Wine’s third wave will be its adaptation to these conditions. It’s already under way. As Jane Masters MW and I demonstrate in our recent award-winning book, Rooted in Change: The Stories Behind Sustainable Wine, many producers are making the change.
There are dozens of ways wine businesses can cut their carbon footprint and fossil-fuel dependency, but the biggest is packaging. Glass is on average 40% of a bottle of wine’s carbon footprint. I still come across far too many heavy bottles. Indeed most everyday wines don’t need to be in glass bottles at all: the Swedes buy two thirds of their wine in boxes. The Sustainable Wine Roundtable’s Bottle Weight Accord is an important step forward.

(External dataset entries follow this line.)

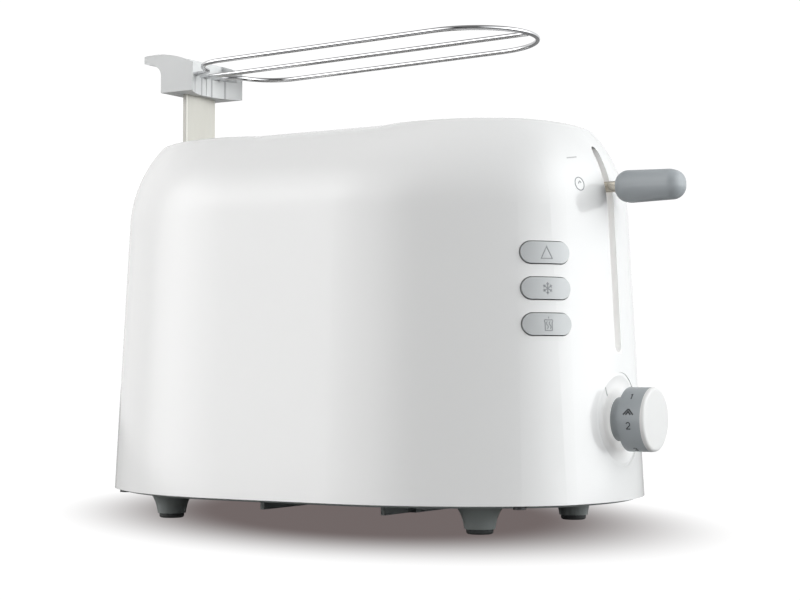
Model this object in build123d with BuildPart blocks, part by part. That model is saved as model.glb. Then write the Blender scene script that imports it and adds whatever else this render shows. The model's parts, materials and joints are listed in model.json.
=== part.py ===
from build123d import *
import os
from math import acos, asin, cos, degrees, radians, sin, tan

# A two-slot pop-up toaster in millimetres. +X runs along the body towards the lever end, +Y goes
# to the back and +Z up. The origin is on the counter, under the middle of the body.

# Body
body_length = 287.4
body_depth = 184.0
body_foot = 14.5  # height of the shell's lower edge
body_top = 195.4
draft = 2.96  # degrees that the walls lean in
crown_start = 153.5  # height where the wall begins to round over
crown_face = 43.0  # radius of the rounding beside the long faces
crown_corner = 63.5  # radius of the rounding at the corners and the ends
crown_steps = 8  # sections over the crown
crown_blend = 42.0  # degrees of bearing over which one becomes the other
crown_rim = 4.0  # rounding where the crown meets the flat top
wall = 2.5
front_radius = 134.0  # long arc beside the straight front
front_sweep = 40.0
corner_radius = 59.0
corner_sweep = 28.0

# Base
base_bottom = 13.3
base_floor = 2.5
base_rim = 5.2
base_gap = 1.0  # between the shell's wall and the base, at the lower edge
foot_x = 91.6
foot_y = 49.4
foot_top_radius = 12.2
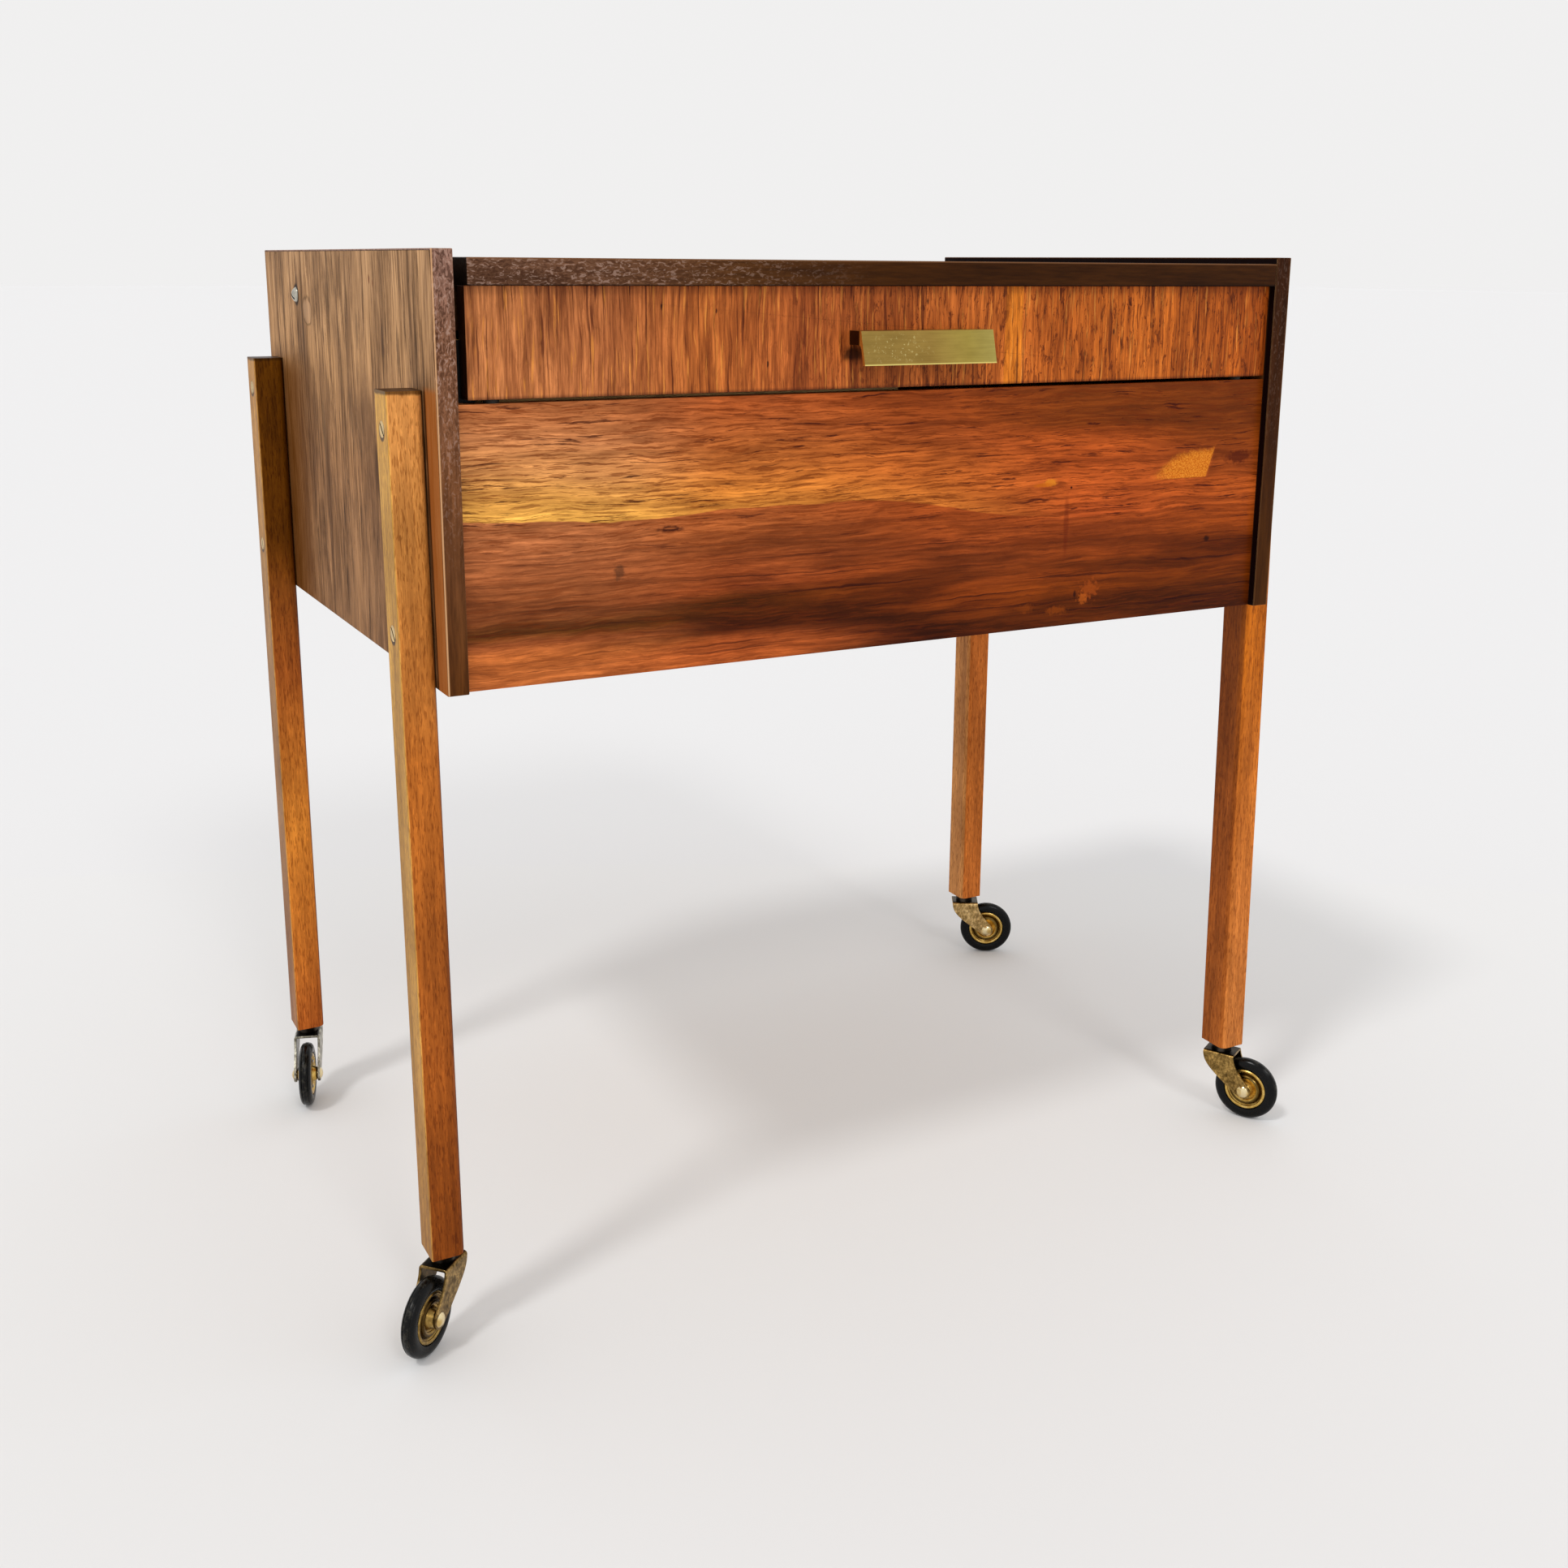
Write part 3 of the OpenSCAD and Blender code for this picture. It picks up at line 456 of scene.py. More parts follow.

Meanwhile renewable energy, mostly solar, is looking a smarter choice than ever. As Tony Milanowski, winemaker at Sussex’s Rathfinny Wine Estate, told me, “Our goal is to be self-sufficient as long as it’s economical. We need to escape from the vagaries of decisions that are not ours.” Organic and biodynamic agriculture have also advanced steadily, up to around a quarter of production now in France and Austria. But the more ambitious approach gaining ground is regenerative viticulture. What makes it especially important is its potential to combat climate change – above all in transforming soils’ water-holding capacity. Roussillon regenerative producer Jean-Marc Lafage says that these techniques add a month to the time before his vines hit water stress during drought.
Regenerative viticulture alone won’t be enough. Many producers are going to have to re-think what grapes they grow and where. I’ve just returned from Australia’s Yarra Valley, where Sarah Fagan, winemaker at Tarrawarra, told me, “In another ten to 15 years’ time, Pinot Noir could be difficult to grow here”; others said the same. So De Bortoli and others are experimenting with Gamay, with different clones, with different vineyard orientations.
Wine’s third wave will also be about the stories we tell consumers. At present, while many people tell pollsters that they want to buy sustainably, it’s debatable how far that actually influences their purchases. But I believe attitudes will shift as we enter a new era of climate emergency and energy shock.
I’m not pretending that the world’s response to climate change and energy security rests solely on our corner of the booze shelves. There are whole industries and governments that must transform their approach. But the wine industry has to do what it can on its patch.
Do we have the imagination and the courage to recalibrate that dramatically? I don’t think we have a choice. And those who do adapt will be best placed to ride out wine’s third wave.